2018 City of Regina Writing Award
And the winner is Debby Adair! Congratulations Debby!
Also honoured by the jury are this year’s runners-up: Iryn Tushabe and Tanya Foster. Our heartiest congratulations to all three! Judges Leslie Greentree and Sally Cooper selected Adair's winning submission from among many accomplished entries.
There will be a reception in her honour on Tuesday, May 15, 2018 at the Artesian, 2627 13th Ave, Regina (time to be announced). At the reception, Adair will receive the award and give a reading from her awarded work. Also honoured during the evening will be runners-up, Iryn Tushabe and Tanya Foster.
The event is open to the public, everyone is welcome and admission is free.
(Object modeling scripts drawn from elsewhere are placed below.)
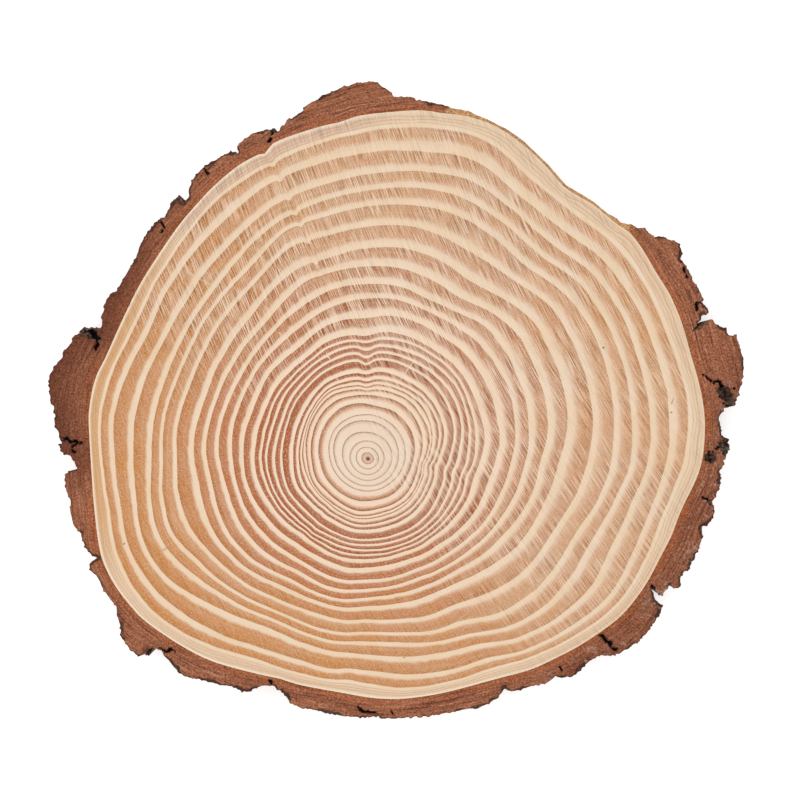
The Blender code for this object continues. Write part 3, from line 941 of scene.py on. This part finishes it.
def joined(*parts):
    """A place made of three numbers."""
    tree = tree_of(*parts)
    return Place(tree, add_node(tree, "ShaderNodeCombineXYZ", enumerate(parts)).outputs[0])


def mixed(share, first, second, kind="MIX"):
    tree = tree_of(share, first, second)
    inputs = {0: share, 6: first, 7: second}
    node = add_node(tree, "ShaderNodeMix", inputs, data_type="RGBA", blend_type=kind)
    return Value(tree, node.outputs[2])


def coated(colour, *coats):
    """A colour with others laid over it in turn, each as far as its share says."""
    for share, coat in coats:
        colour = mixed(share, colour, coat)
    return colour


def new_group(name, inputs, outputs):
    """A node group with named number sockets: its tree, what it is given and where its results go."""
    tree = bpy.data.node_groups.new(name, "ShaderNodeTree")
    for key, value in inputs.items():
        socket = tree.interface.new_socket(key, in_out="INPUT", socket_type="NodeSocketFloat")
        socket.default_value = value
    for key in outputs:
        tree.interface.new_socket(key, in_out="OUTPUT", socket_type="NodeSocketFloat")
    sockets = tree.nodes.new("NodeGroupInput").outputs
    given = {key: Value(tree, sockets[key]) for key in inputs}
    return tree, given, tree.nodes.new("NodeGroupOutput").inputs


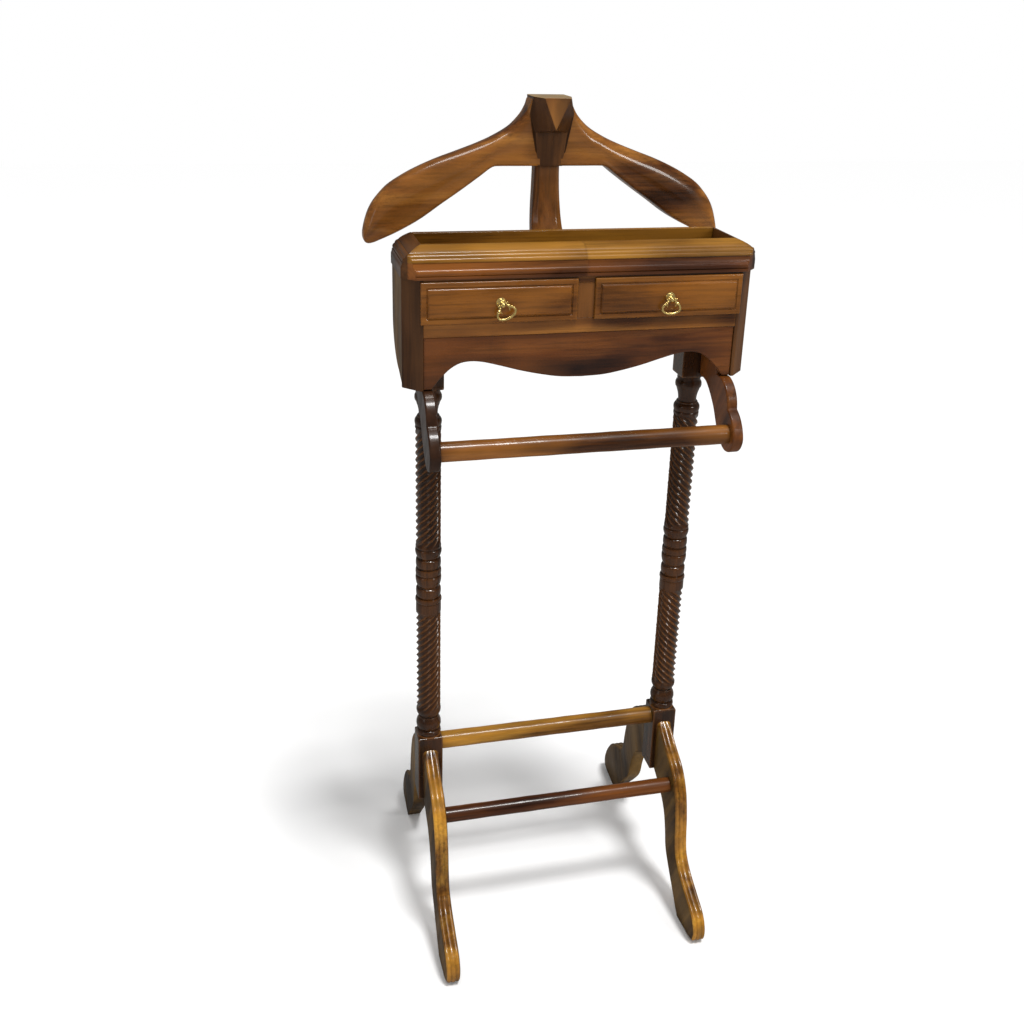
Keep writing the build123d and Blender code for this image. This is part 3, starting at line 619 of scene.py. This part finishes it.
def rim_front(name, start, end, replaced, material):
    """Front length from start to end, mitred where an end is a corner of the tray, with close
    rings near its ends for the canted corner."""
    stations = [i for i in range(FRONT_STEPS + 1)
                if min(i, FRONT_STEPS - i) < FRONT_FINE * FRONT_STEPS or i % FRONT_SKIP == 0]
    rings = []
    for i in stations:
        ring = []
        for out, up in RIM_SECTION:
            low = start - (out if start < -TRAY_X + 1 else 0)
            high = end + (out if end > TRAY_X - 1 else 0)
            x = low + (high - low) * i / FRONT_STEPS
            ring.append(rim_cut(Vector((x, TRAY_Y - out, CASE_TOP + up))))
        rings.append(ring)
    return mesh(name, *loft(rings), replaced=replaced, slot="mahogany_dark", sharp=34, material=material)


def rim_side(name, side, replaced, material):
    """Side length from its mitre to the back board."""
    rings = []
    for step in range(SIDE_STEPS + 1):
        ease = (step / SIDE_STEPS) ** 1.6
        ring = []
        for out, up in RIM_SECTION:
            low = TRAY_Y - out + MITRE_GAP
            y = low + (BACK_Y - low) * ease
            ring.append(rim_cut(Vector((side * (TRAY_X + out), y, CASE_TOP + up))))
        rings.append(ring)
    mesh(name, *loft(rings), replaced=replaced, slot="mahogany_dark", sharp=34, material=material)


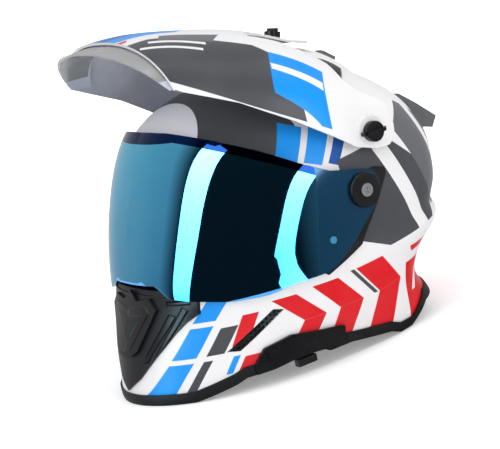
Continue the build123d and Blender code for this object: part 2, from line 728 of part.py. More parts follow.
with BuildPart() as chin_vent_mesh:
    add(vent_hole_block)
    add(mesh_outer_skin, mode=Mode.INTERSECT)
    add(mesh_inner_skin, mode=Mode.SUBTRACT)
keep(chin_vent_mesh.part, "chin_vent_mesh")

# Slanted mesh inserts in the chin sides, perforated in two rows
mesh_start_shares = (-0.668, 0.158)
mesh_end_shares = (-0.432, 0.252)
mesh_run_share = (mesh_end_shares[0] - mesh_start_shares[0]) / (MESH_HOLES_IN_ROW - 1)
mesh_rise_share = (mesh_end_shares[1] - mesh_start_shares[1]) / (MESH_HOLES_IN_ROW - 1)
mesh_row_shares = (-0.008, 0.008)
side_mesh_left_block = side_block(side_mesh_shares, low=0.0)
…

The award is sponsored by the City of Regina and administered by the Saskatchewan Writers’ Guild.
Bios of Jurors
Leslie Greentree is the author of three books: the short story collection A Minor Planet for You, which won the 2007 Howard O’Hagan Prize for Short Fiction; and two poetry books: go-go dancing for Elvis, which was shortlisted for the 2004 Griffin Prize for Poetry, and guys named Bill. Leslie has won CBC literary competitions for short fiction and poetry, and the Sarah Selecky 2013 Little Bird short fiction competition for a story that appears in her current short story manuscript, This is not the apocalypse I was hoping for. She co-wrote the play Oral Fixations with her life partner Blaine Newton; it was professionally produced in 2014 in Red Deer by Ignition Theatre. Her essay, “The ways Tom Petty will let you down: riffs on waiting” was written before his death, and is forthcoming in Waiting: an anthology of essays (University of Alberta Press, August, 2018).
Sally Cooper is the author of the story collection Smells Like Heaven (ARP Books, 2017) as well as acclaimed novels Love Object and Tell Everything (Dundurn). Her much-anticipated third novel is forthcoming in 2019 with Wolsak & Wynn. Her writing has appeared most recently in as CNQ: Canadian Notes & Queries, The Feathertale Review, Grain, The Millions and TNQ: The New Quarterly. In 2017, her writing was long-listed for the Edna Staebler Personal Essay Contest, the Short Works Prize and the Vancouver Women in Film and Television From Our Dark Side Contest. She is a senior editor of Hamilton Review of Books.